Coronavirus Resources

Here are some helpful tips and resources for preventing the coronavirus disease (COVID-19). The public health and safety of South Carolinians is always my utmost priority.

What is the Coronavirus?:

The Coronavirus, or COVID-19, is a respiratory illness which spreads from person to person. First reported in Wuhan, China on December 31, 2019 it has now infected nearly 90,000 people globally. 

To combat the spread of misinformation regarding the virus, it is important that we separate facts from fiction and guard against xenophobia and racism. Please check reliable sources, such as these live updates from Centers for Disease Control for accurate and up-to-date information.

What should you do if you feel sick?

  • If you feel sick, stay home and contact your doctor.

  • If you don’t have a primary care physician, you can consult a doctor for free with MUSC’s online web site at: MUSC.care. Anyone can use the free application via a phone, tablet, or computer.

If you are concerned about this disease or want to learn more about prevention efforts, I urge you to visit the CDC’s website at cdc.gov/coronavirus or the South Carolina Department of Health and Environmental Control (DHEC) website: scdhec.gov/health/infectious-diseases/viruses/coronavirus-disease-2019-covid-19.

On April 6, 2020, Governor Henry McMaster announced he was issuing a statewide order people to limit their movements outside their home in an effort to fight to spread of COVID-19. The order stipulates South Carolinians must remain at home unless they are participating in "Essential Business" or "Essential Activities", including:

  • Obtaining supplies essential to either the household or to working from home
  • Seeking medical care
  • Travelling to care for or visit a family member
  • Attending religious services
  • Travelling for court proceedings or other legal obligations
  • Participating in outdoor recreation
  • Caring for pets

People who work for "Critical Infrastructure Operations," a list of which can be found here, also are exempt from the order's call to stay home because of the importance and nature of their jobs.

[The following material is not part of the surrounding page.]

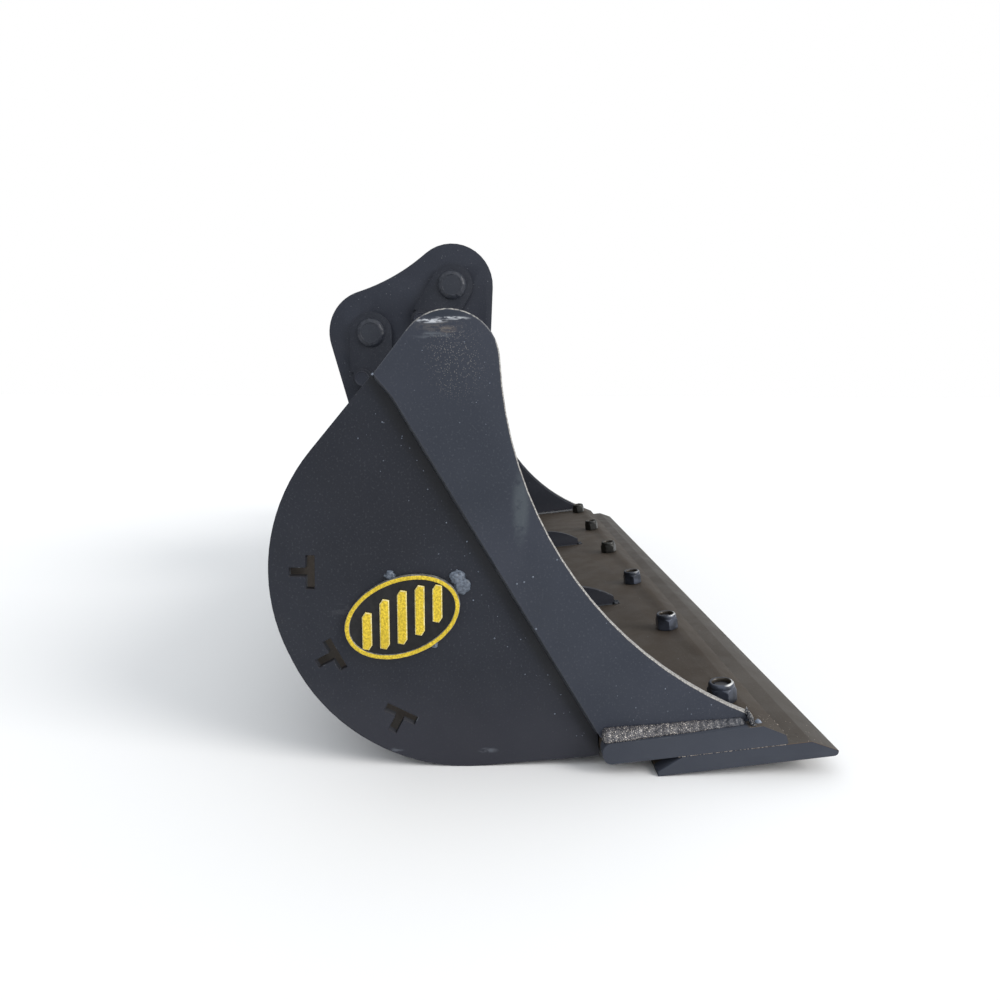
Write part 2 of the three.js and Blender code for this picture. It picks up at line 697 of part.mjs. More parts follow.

On March 17, 2020, Governor Henry McMaster ordered all restaurants, bars, and cafeterias statewide to stop all dine-in activity beginning Wednesday, March 18, 2020. Eateries should continue to provide delivery and take-out options. 

  •  He also prohibited organized events of more than 50 persons in a state, county, city, or other publicly-owned facility to reduce the spread of coronavirus. Essential government functions will continue. 

On March 15, 2020, Governor Henry McMaster ordered all schools in the state of South Carolina to be closed until March 31, 2020. Grab-n-Go meal sites are up and running across the state so that children do not go hungry.  Visit http://ed.sc.gov/covid19 for sites and hours open. 

On March 13, 2020, the President issued a Proclamation on Declaring a National Emergency Concerning the Novel Coronavirus Disease Outbreak, and Governor McMaster declared a state of emergency in South Carolina. To keep updated on South Carolina closures and declarations, please visit" https://scdhec.gov/infectious-diseases/viruses/coronavirus-disease-2019-covid-19

Here are some preventative actions the CDC recommends to help prevent the spread of respiratory diseases like the coronavirus: 

  • Avoid close contact with people who are sick.
  • Avoid touching your eyes, nose, and mouth.
  • Stay home when you are sick.
  • Cover your cough or sneeze with a tissue, then throw the tissue in the trash.
  • Clean and disinfect frequently touched objects and surfaces using a regular household cleaning spray or wipe.
  • Follow CDC’s recommendations for using a facemask.
    • CDC does not recommend that people who are well wear a facemask to protect themselves from respiratory diseases, including coronavirus.
    • Face masks should be used by people who show symptoms of the coronavirus to help prevent the spread of the disease to  others. The use of facemasks is also crucial for health workers and people who are taking care of someone in close settings (at home or in a health care facility).
  • Wash your hands often with soap and water for at least 20 seconds, especially after going to the bathroom; before eating; and after blowing your nose, coughing, or sneezing.
    • If soap and water are not readily available, use an alcohol-based hand sanitizer with at least 60% alcohol. Always wash hands with soap and water if hands are visibly dirty.